> _Records shown_:
-.-.-
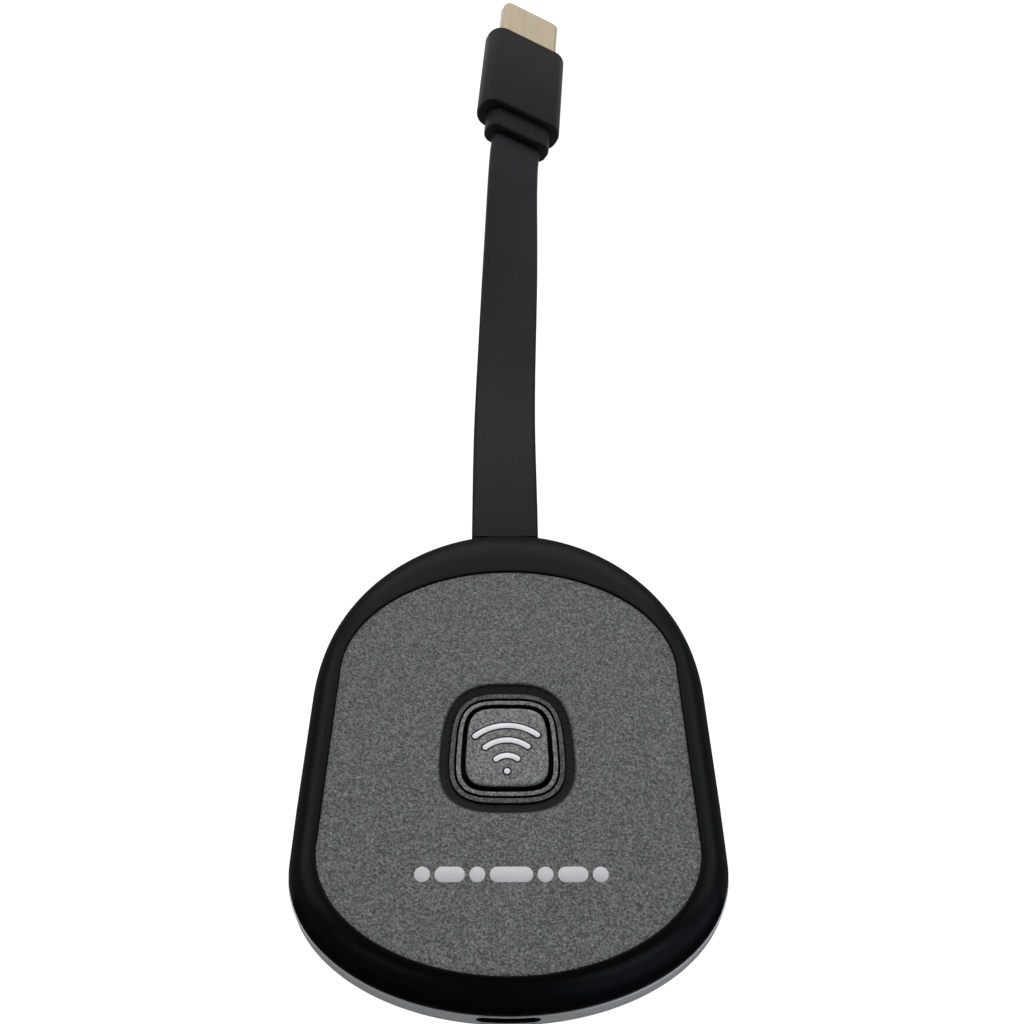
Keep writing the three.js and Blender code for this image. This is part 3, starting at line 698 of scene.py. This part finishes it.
SEAM = 4.5
SEAM_STEP = 0.2  # the silver tray stands out this far below the bezel at the near end
SEAM_EASE = 0.1
STEP_FADE = (9.8, 14.0)  # it starts this far before the middle and is whole this much further on
LIP_INSET = 1.2
LIP_EASE = 0.07
TONGUE_TOP = 6.1
TONGUE_GAP = 0.3
WALL = 1.9
TRAY_FLOOR = 1.3
FLAT_INSET = 8.0  # the underside is one flat face from here inwards
FOOT_ROUND = 0.9
TRAY_GAP = 0.1  # between the tray's rim and the bezel
TRAY_EASE = 0.25
RIM_FULLNESS = 1.85
RIM_STEPS = 22
POCKET_FLOOR = 10.3
DECK_UNDERSIDE = 9.1
HAUNCH = {"inset": 3.1, "z": 8.2}  # a bend in the slope from the deck's underside down to the wall
GROOVE = {"z": 1.25, "half": 0.1, "depth": 0.2}
SOCKET_SLOT = {"width": 8.9, "height": 2.3, "radius": 1.1, "rise": 0.3}  # rise over the socket's middle
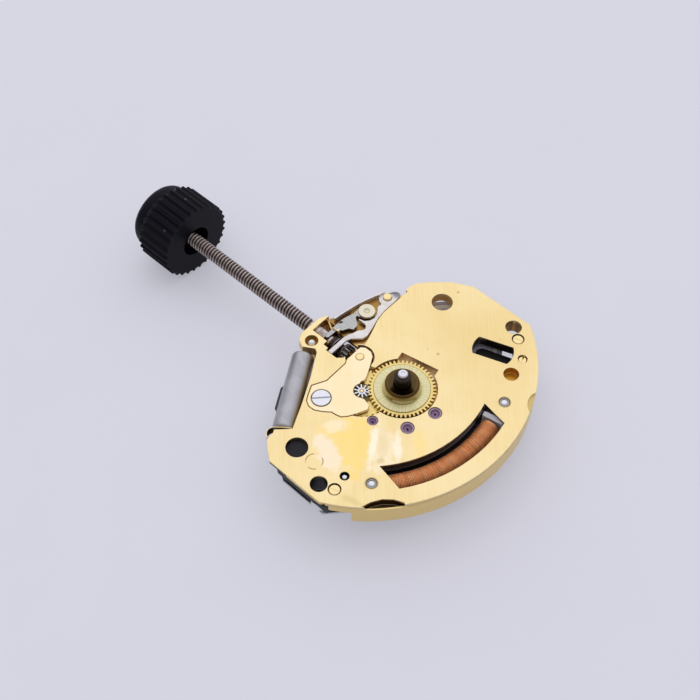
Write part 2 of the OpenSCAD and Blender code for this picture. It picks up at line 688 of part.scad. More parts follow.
-.-.-
> _Stated task_: Using the listing above, gather each line that holds the string "part" and copy it.

> _Answer below_:
Keep writing the three.js and Blender code for this image. This is part 3, starting at line 698 of scene.py. This part finishes it.
Write part 2 of the OpenSCAD and Blender code for this picture. It picks up at line 688 of part.scad. More parts follow.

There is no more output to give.